Par un arrêt rendu le 2 avril 2025, la Cour administrative d’appel de Paris précise les conditions de légalité d’un refus de raccordement. Une société, propriétaire d’une ancienne usine, souhaite transformer les bâtiments existants en dix-sept logements destinés à l’habitation humaine. Elle sollicite le raccordement de son bien immobilier au réseau public d’adduction d’eau potable par l’installation de plusieurs compteurs individuels. Le maire de la commune concernée émet un avis défavorable à cette demande de branchement le 17 décembre 2020.
Saisi d’une demande d’annulation, le tribunal administratif de Melun rejette la requête par un jugement rendu le 27 juin 2024. La société requérante soutient que la décision est dépourvue de motivation et méconnaît l’égalité d’accès au service public de l’eau. La commune fait valoir qu’elle se trouvait en situation de compétence liée pour refuser l’accès aux réseaux de distribution. Le juge d’appel doit déterminer si l’irrégularité d’une construction impose mécaniquement le rejet d’une demande de raccordement aux réseaux publics.
La juridiction écarte la compétence liée en raison de l’atteinte potentielle portée aux droits fondamentaux garantis par les conventions internationales. Le juge d’appel écarte d’abord la compétence liée de l’autorité municipale (I), avant de censurer l’absence de motivation de l’acte administratif (II).
I. L’exclusion d’une compétence liée par l’exigence d’un contrôle de proportionnalité
A. L’application conditionnée de l’article L. 111-12 du code de l’urbanisme
L’administration invoque les dispositions législatives interdisant le raccordement définitif des bâtiments dont la transformation n’a pas été autorisée. Le texte prévoit que les installations soumises à autorisation « ne peuvent […] être raccordées définitivement » en l’absence d’un agrément préalable. La commune estime que l’absence de permis de construire pour la création des logements l’obligeait à rejeter la demande de la société. Le juge précise toutefois que le maire ne se trouve pas, dans cette hypothèse, en situation de compétence strictement liée.

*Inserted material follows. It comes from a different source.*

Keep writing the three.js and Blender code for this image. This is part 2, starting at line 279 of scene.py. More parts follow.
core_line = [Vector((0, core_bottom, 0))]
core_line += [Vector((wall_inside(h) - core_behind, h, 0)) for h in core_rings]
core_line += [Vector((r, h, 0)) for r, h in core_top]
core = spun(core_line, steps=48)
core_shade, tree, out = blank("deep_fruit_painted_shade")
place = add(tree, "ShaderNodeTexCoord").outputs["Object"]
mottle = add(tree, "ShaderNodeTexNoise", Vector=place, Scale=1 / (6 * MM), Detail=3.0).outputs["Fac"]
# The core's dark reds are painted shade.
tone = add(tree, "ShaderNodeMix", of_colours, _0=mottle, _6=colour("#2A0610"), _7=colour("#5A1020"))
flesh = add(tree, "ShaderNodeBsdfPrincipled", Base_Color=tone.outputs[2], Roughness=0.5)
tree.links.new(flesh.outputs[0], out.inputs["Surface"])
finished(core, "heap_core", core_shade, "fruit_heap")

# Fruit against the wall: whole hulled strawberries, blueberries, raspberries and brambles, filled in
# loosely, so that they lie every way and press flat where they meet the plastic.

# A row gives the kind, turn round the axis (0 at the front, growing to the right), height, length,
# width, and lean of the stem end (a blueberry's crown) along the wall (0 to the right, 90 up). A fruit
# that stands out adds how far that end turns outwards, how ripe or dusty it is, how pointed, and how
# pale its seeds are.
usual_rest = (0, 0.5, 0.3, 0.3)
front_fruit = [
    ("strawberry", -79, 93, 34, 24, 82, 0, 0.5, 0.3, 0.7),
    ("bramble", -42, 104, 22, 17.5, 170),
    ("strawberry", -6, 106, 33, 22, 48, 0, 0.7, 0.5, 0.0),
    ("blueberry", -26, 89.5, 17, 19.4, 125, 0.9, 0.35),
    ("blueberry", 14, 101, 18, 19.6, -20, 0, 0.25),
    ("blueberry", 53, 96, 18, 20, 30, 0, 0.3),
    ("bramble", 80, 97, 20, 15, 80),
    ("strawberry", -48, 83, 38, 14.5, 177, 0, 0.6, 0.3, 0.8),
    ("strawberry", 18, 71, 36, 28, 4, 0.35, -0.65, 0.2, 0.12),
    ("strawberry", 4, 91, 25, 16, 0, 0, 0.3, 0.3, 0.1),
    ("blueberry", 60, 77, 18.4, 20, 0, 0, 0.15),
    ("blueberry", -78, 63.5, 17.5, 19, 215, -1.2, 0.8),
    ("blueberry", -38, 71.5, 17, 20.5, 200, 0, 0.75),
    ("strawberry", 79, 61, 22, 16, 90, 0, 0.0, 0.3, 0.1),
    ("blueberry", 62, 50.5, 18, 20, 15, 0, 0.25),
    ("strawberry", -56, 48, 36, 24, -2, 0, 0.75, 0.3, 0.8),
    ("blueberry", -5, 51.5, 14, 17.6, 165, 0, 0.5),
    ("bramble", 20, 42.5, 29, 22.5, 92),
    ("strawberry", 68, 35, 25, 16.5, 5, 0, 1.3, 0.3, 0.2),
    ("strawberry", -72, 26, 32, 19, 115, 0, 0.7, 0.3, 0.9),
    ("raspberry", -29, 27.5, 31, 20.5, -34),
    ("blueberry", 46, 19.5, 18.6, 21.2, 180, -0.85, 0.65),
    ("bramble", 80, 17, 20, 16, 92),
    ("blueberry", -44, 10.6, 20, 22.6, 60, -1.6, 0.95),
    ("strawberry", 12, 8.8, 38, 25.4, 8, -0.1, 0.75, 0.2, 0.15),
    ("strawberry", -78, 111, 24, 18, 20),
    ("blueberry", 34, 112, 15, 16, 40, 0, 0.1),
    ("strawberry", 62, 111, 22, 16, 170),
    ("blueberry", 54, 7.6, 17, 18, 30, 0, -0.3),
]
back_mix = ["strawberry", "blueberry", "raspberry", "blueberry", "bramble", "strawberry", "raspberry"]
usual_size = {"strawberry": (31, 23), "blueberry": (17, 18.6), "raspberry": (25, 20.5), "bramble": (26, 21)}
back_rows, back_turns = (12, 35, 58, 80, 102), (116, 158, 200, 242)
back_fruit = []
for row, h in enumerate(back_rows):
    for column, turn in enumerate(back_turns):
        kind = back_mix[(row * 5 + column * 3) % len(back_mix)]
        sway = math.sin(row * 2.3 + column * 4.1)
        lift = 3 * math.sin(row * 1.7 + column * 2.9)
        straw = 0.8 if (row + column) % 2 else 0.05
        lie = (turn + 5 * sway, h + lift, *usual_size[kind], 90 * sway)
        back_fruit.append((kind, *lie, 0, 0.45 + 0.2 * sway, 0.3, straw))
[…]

Cette interprétation permet de concilier le respect des règles d’urbanisme avec la protection des droits individuels fondamentaux des administrés. L’examen de la conformité aux normes d’urbanisme s’efface donc devant la nécessité d’apprécier la situation personnelle de l’administré.
B. La protection du droit au respect de la vie privée et familiale
Le refus de raccordement constitue une « ingérence d’une autorité publique dans le droit au respect de la vie privée et familiale ». La Cour administrative d’appel de Paris s’appuie sur l’article 8 de la convention européenne des droits de l’homme pour justifier cet examen. Il appartient à l’autorité municipale de s’assurer que l’ingérence est « proportionnée au but légitime poursuivi » par la mesure de police.

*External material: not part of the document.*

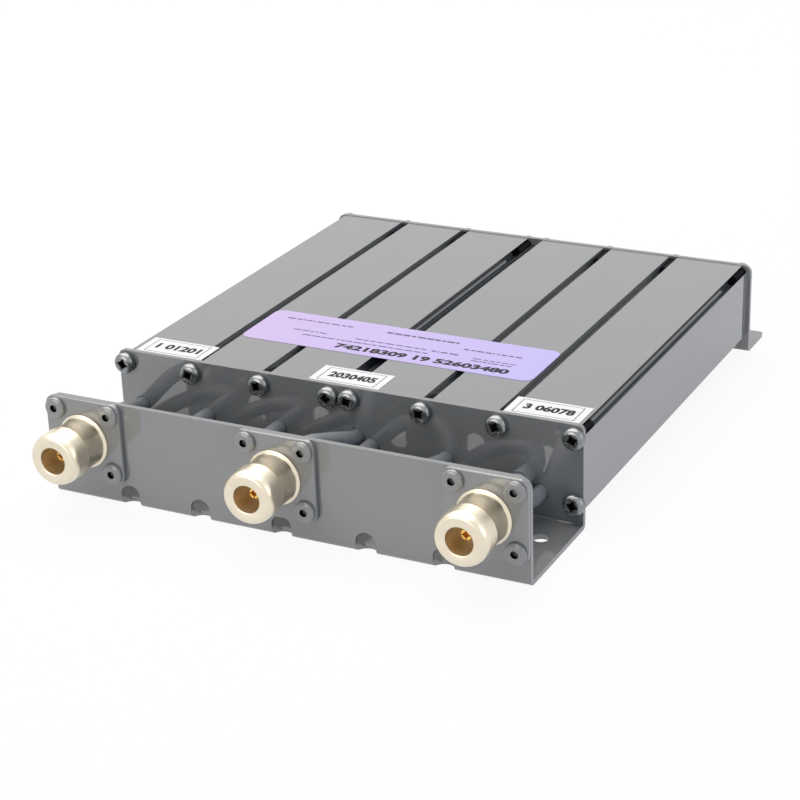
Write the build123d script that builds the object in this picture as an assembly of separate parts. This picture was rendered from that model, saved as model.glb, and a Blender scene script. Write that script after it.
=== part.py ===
from build123d import *
import math
import os

# Six-cavity coaxial duplexer.
# Millimetres. X runs across the sockets, Y from the sockets to the mounting foot, Z up.
# The origin is the bottom centre of the whole object, on its mounting surface.

# Folded sheet of both brackets
SHEET = 1.5
BEND_INSIDE = 0.3
BRACKET_MARGIN = 0.1
LIP_HEIGHT = 32.2
LIP_CORNER = 3.5
PLATE_RISE = 1.4
PLATE_CORNER = 2.0
CHANNEL_DEPTH = 37.2
REAR_RISE = 0.3
REAR_OVERHANG = 1.2
REAR_CORNER = 3.0
FOOT_DEPTH = 15.0
FOOT_CORNER = 1.0

# Mounting holes in the floor and in the foot
MOUNT_HOLE = 4.8
MOUNT_HOLE_EDGE = 8.0
FLOOR_HOLE_SETBACK = 25.2
FOOT_HOLE_EDGE = 6.5

# Extruded profiles, three chambers each
PROFILE_LENGTH = 144.0
PROFILE_WIDTH = 76.2
PROFILE_HEIGHT = 25.4
PROFILE_LIFT = 5.4
PROFILE_GAP = 1.8
PROFILE_WALL = 1.5
DIVIDER_WALL = 2.0
SEAM_OFFSET = 12.0
SEAM_WIDTH = 3.0
SCREW_INSET = 2.5
SCREW_CHANNEL = 3.8
CHANNEL_MOUTH = 2.64
CHAMBER_RADIUS = 1.2
PROFILE_BOTTOM_RADIUS = 0.9

# Pan head screws, larger heads at the front than at the rear
FRONT_HEAD = 6.6
FRONT_HEAD_RIM = 0.9
FRONT_HEAD_HEIGHT = 2.6
FRONT_HEAD_CROWN = 2.8
REAR_HEAD = 5.4
REAR_HEAD_RIM = 0.6
REAR_HEAD_HEIGHT = 1.8
REAR_HEAD_CROWN = 2.6
SCREW_SHANK = 3.5
SCREW_REACH = 8.5
SCREW_HOLE_CLEARANCE = 0.2
RECESS_SPAN = 3.6
RECESS_ARM = 1.0
RECESS_DEPTH = 1.4
DRIVER_HOLE = 6.5
DRIVER_HOLE_HEIGHT = 3.35
DRIVER_HOLE_REACH = 3.35

# Coaxial sockets: 25.4 mm flange, holes 18.26 mm apart, 15.88 mm thread
FLANGE = 25.4
FLANGE_THICK = 1.6
FLANGE_CORNER = 2.8
FLANGE_HOLE_SPACING = 18.26
FLANGE_PROUD = 0.15
SOCKET_REACH = 17.8
SOCKET_THREAD = 15.88
SOCKET_THREAD_LENGTH = 8.0
SOCKET_NOSE = 13.8
SOCKET_NOSE_LENGTH = 2.2
SOCKET_NECK = 14.9
SOCKET_RING = 16.6
SOCKET_RING_LENGTH = 1.0
SOCKET_SHOULDER = 0.9
SOCKET_MOUTH = 8.2
SOCKET_MOUTH_DEPTH = 10.4
SOCKET_CORE = 7.0
SOCKET_BARREL = 12.4
SOCKET_BARREL_LENGTH = 10.0
SOCKET_HOLE_CLEARANCE = 0.25
CUP_DEPTH = 6.0
INSULATOR_LENGTH = 8.0
CONTACT = 3.0
CONTACT_BORE = 1.7
CONTACT_BORE_DEPTH = 5.0
CONTACT_SLOT = 0.4
CONTACT_SLOT_DEPTH = 4.0
CONTACT_RECESS = 4.4
TURNED_FIT = 0.02

# Blind rivets
RIVET_HEAD = 6.5
RIVET_HEAD_HEIGHT = 1.5
RIVET_HEAD_RIM = 0.3
RIVET_CROWN = 3.4
RIVET_SHANK = 3.2
RIVET_HOLE = 3.3
RIVET_BORE = 2.25
RIVET_BORE_DEPTH = 2.4
RIVET_TAIL = 4.6
RIVET_TAIL_LENGTH = 2.2

# Coaxial leads and the sleeve on the last one
LEAD = 4.95
LEAD_CLEARANCE = 0.1
LEAD_STACK = 2.6
SLEEVE = 5.9
SLEEVE_LENGTH = 5.5

# Resonators, tuners and coupling loops
TUBE = 7.0
TUBE_BORE = 5.6
TUBE_GAP = 16.0
TUBE_FOOT = 8.0
TUBE_FOOT_THICK = 2.0
TUNER = 3.9
TUNER_FIT = 0.05
TUNER_STICK_OUT = 7.5
TUNER_ENTRY = 6.0
TUNER_SLOT = 0.8
TUNER_SLOT_DEPTH = 1.2
BUSH = 7.0
BUSH_FLANGE = 9.0
BUSH_FLANGE_THICK = 3.0
NUT_FLATS = 7.0
NUT_THICK = 3.2
LOOP_WIRE = 1.0
LOOP_REACH = 20.0
LOOP_BEND = 2.0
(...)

L’administration doit ainsi pondérer l’intérêt général lié à l’ordre public avec les besoins élémentaires des occupants des locaux concernés. L’existence d’un tel contrôle de proportionnalité exclut l’argument tiré d’une obligation de refus s’imposant au pouvoir de police.
II. La sanction procédurale d’un refus de raccordement insuffisamment motivé
A. La qualification de mesure de police imposant une motivation formelle
La décision administrative refusant le branchement aux réseaux présente le caractère d’une mesure de police de l’urbanisme soumise à motivation. Les dispositions du code des relations entre le public et l’administration imposent d’énoncer les considérations de droit et de fait. En l’espèce, le maire s’est « borné à émettre un avis défavorable » sans préciser les motifs justifiant son opposition.
L’absence de mention des éléments juridiques empêche le pétitionnaire de comprendre les raisons exactes du rejet de sa sollicitation. Ce manquement formel constitue une illégalité externe qui justifie, à elle seule, l’annulation de l’acte administratif par le juge. La sanction du défaut de motivation impose à l’administration de reprendre le traitement de la demande de raccordement.
B. La portée de l’annulation et l’obligation de réexamen de la demande
L’annulation du refus n’implique pas l’obligation pour la commune de délivrer immédiatement un avis favorable au raccordement sollicité. Le juge enjoint seulement à l’autorité compétente de procéder au « réexamen de la demande » dans un délai de trois mois. Cette injonction laisse à la municipalité la possibilité de motiver légalement un nouveau refus après une analyse concrète de la situation.
La solution retenue confirme la rigueur du contrôle exercé sur les décisions affectant les conditions d’existence décentes des justiciables. La Cour administrative d’appel de Paris renforce ainsi les garanties procédurales dont bénéficient les usagers face aux prérogatives de puissance publique.